Paradise, however, has real world problems. The Guam caseload is predominately criminal. There are enough drug cases that the court now has a special program to deal with these offenders. Immigration offenses also are an increasing problem. As the nearest federal court to the military bases in Okinawa, the court also hears cases involving non-military dependants. Tydingco-Gatewood also sits as the chief judge of the bankruptcy court. And with a long-standing judicial vacancy in the Commonwealth of the Northern Mariana Islands, she flies in to help with cases and handle the day-to-day administrative matters. Judges from the Ninth Circuit also are assigned to help the court. A nomination has just been made to fill that vacancy and awaits Senate confirmation.
Judge Consuelo Marshall (C. D. Cal.) chairs the Ninth Circuit’s Pacific Islands Committee, a committee formed to assist and train the courts in the Pacific, such as the Marshall Islands, a former trust territory, but now an independent country, and American Samoa. The Republic of Palau, the Federated States of Micronesia and the Marshall Islands have compacts with the United States, which provide certain types of aids, including funds for training their judiciaries.

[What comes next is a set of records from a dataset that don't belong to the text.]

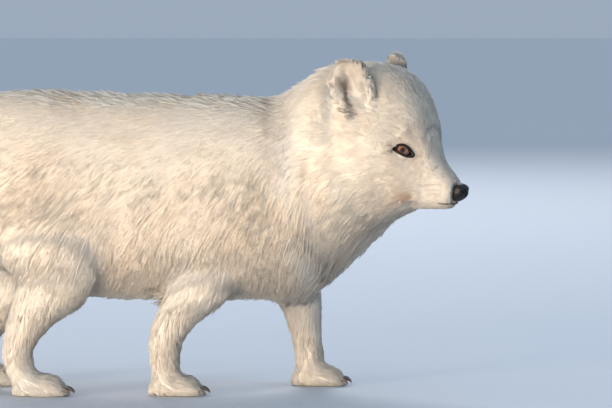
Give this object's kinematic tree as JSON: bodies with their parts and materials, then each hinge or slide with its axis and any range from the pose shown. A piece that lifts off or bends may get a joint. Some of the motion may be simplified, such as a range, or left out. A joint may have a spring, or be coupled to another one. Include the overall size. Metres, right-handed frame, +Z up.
{
  "type": "arctic fox",
  "caption": "Arctic fox in white winter coat, walking stance, head turned slightly aside, bushy tail hanging low; still, life-size figure.",
  "frame": {"origin": "the middle of the standing fox's length and width, at floor level", "axes": "+X forward along the body, +Y to the fox's left, +Z up"},
  "size_m": [0.7098, 0.174, 0.3109],
  "materials": {
    "coat": "thick cream-white winter fur",
    "nose_leather": "black, pebbled and a little moist",
    "eye": "orange-brown iris under a clear wet surface",
    "claw": "dark horn"
  },
  "bodies": {
    "root": {"chest": "coat", "claw_front_left_1": "claw", "claw_front_left_2": "claw", "claw_front_left_3": "claw", "claw_front_left_4": "claw", "claw_front_right_1": "claw", "claw_front_right_2": "claw", "claw_front_right_3": "claw", "claw_front_right_4": "claw", "claw_hind_left_1": "claw", "claw_hind_left_2": "claw", "claw_hind_left_3": "claw", "claw_hind_left_4": "claw", "claw_hind_right_1": "claw", "claw_hind_right_2": "claw", "claw_hind_right_3": "claw", "claw_hind_right_4": "claw", "ear_left": "coat", "ear_right": "coat", "eye_left": "eye", "eye_right": "eye", "head": "coat", "hindquarters": "coat", "leg_front_left_lower": "coat", "leg_front_left_upper": "coat", "leg_front_right_lower": "coat", "leg_front_right_upper": "coat", "leg_hind_left_lower": "coat", "leg_hind_left_upper": "coat", "leg_hind_right_lower": "coat", "leg_hind_right_upper": "coat", "loins": "coat", "lower_jaw": "coat", "muzzle": "coat", "neck": "coat", "nose": "nose_leather", "paw_front_left": "coat", "paw_front_right": "coat", "paw_hind_left": "coat", "paw_hind_right": "coat", "tail_base": "coat", "tail_middle": "coat", "tail_tip": "coat"}
  },
  "joints": []
}
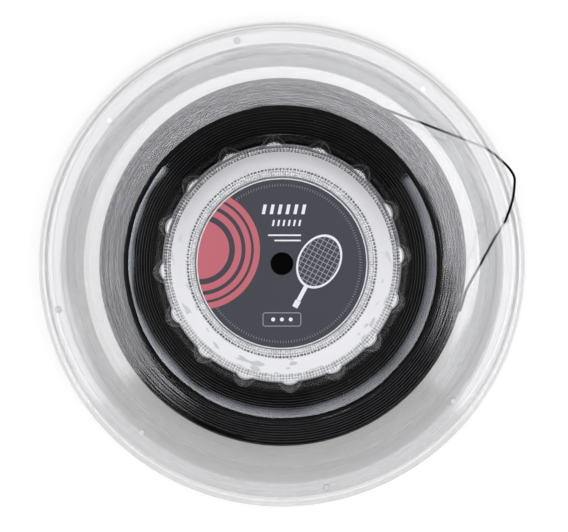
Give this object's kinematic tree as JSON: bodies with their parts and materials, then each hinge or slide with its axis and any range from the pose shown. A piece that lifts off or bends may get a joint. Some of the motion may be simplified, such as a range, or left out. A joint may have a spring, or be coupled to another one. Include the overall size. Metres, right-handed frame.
{
  "type": "string reel",
  "caption": "Clear formed-plastic reel wound with black racket string, with a disc label round its spindle hole and the free end tucked through a hole in the rim.",
  "frame": {"origin": "on the reel's axis, in the plane of the rear rim bead that the reel lies on", "axes": "+Z along the reel's axis towards the front, labelled side; +X to the right and +Y up as seen from the front with the free end's tuck hole at the right"},
  "size_m": [0.22, 0.22, 0.0356],
  "materials": {
    "clear_sheet": "clear thermoformed sheet, glossy, with knurled weld rings",
    "bush_plastic": "black moulded plastic",
    "label_print": "printed paper label with a satin film",
    "string": "coated black racket string, satin sheen"
  },
  "bodies": {
    "root": {"front_shell": "clear_sheet", "rear_shell": "clear_sheet", "spindle_bush": "bush_plastic", "front_label": "label_print", "rear_label": "label_print", "string_core": "string", "string_outer_layer": "string", "string_free_end": "string"}
  },
  "joints": []
}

“A court may request training on a particular subject or U.S. judges may go there as faculty to provide training to judges, lawyers and court staff. Judges from the islands also attend training at the National Judicial College and the Federal Judicial Center,” said Marshall. “We teach process: how to conduct a fair trial, case management, how to handle case backlogs, and when it is appropriate for judges to recuse themselves in a case, as well as other issues. Last year, voters in the Republic of Palau approved a system of trial by jury. I was invited by their Chief Justice to train on jury selection, jury instructions, responding to questions from a deliberating jury, taking the verdict, and other issues associated with jury trials.”
The federal Judiciary’s territorial judges also bring something unique to their home islands. As Tydingco-Gatewood expressed it, “Being from Guam just makes me a better judge for Guam.”